Indeed, Market Economy adherents, especially those who’ve become the greatest addicts to the game of finance, will need to check themselves. Many people have been programmed to defend the notion of individual property rights as the single most important matter in human existence, and the unrestricted liberty to amass as much material wealth as possible, largely represented by numbers in a digital account, stands as a testament to our personal sovereignty. In other words, we have an ego problem on our hands.

For Market Economy fundamentalists, it would be beneficial to look back upon the early proponents of the system, and recognize what they saw as its truest purpose beyond ego aggrandizement.

As Daniel Bell point out in The Cultural Contradictions of Capitalism, “no moral philosopher, from Aristotle to Aquinas, to John Locke and Adam Smith, divorced economics from a set of moral ends or held the production of wealth to be an end in itself; rather it was seen as a means to the realization of virtue, a means of leading a civilized life.”

To be fair, many in the Market Economy have virtue. Quite a few have a lot of it. Although the system doesn’t lend itself to benevolence, many people in it do.

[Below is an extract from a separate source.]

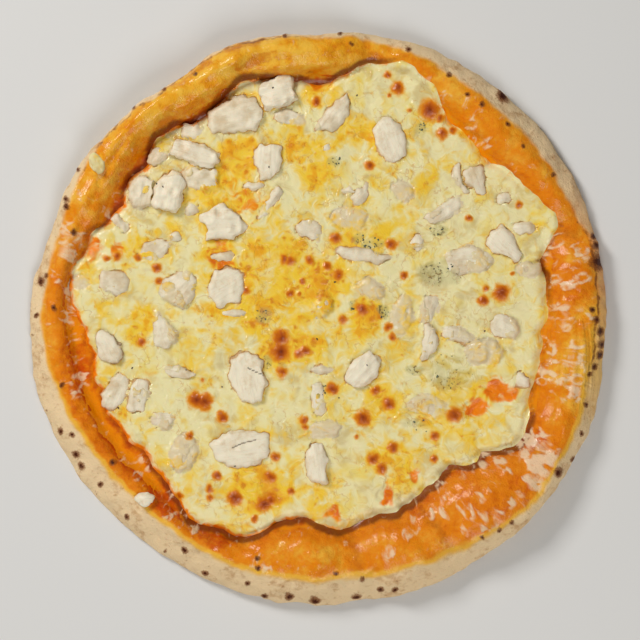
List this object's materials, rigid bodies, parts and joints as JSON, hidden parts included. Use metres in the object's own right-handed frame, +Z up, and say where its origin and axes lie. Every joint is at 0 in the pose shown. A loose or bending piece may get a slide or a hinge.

“For companies that want to pursue what has often been called the triple bottom line (emphasizing people and planet in addition to profit),” writes Gar Alperovitz in What Then Must We Do? Straight Talk About The Next American Revolution, “the traditional legal structure thus poses challenges – a reality that led private-equity expert Andrew Kassoy to join with two others to found B Lab and invent the B Corporation, a corporate structure that facilitates the use of business profits for social purposes. In a B Corp (also known as a benefit corporation) people who invest know from the outset that the goal is both to make profits and to use some part of them for social purposes.”

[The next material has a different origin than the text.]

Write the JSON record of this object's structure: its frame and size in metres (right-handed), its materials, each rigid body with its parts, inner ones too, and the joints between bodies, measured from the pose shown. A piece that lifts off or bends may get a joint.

Since B Corporations have become legitimized, as of this writing, laws permitting companies to charter themselves as B Corporations have been enacted in 34 states and Washington DC while 6 more have bills in motion, so far. While this is a great step in the right direction, it is one step in a long journey. Truly opening the Market Economy up to giving back to the Core and Planetary Economy will also require a shift in our lifestyles and the ways in which we operate in the world.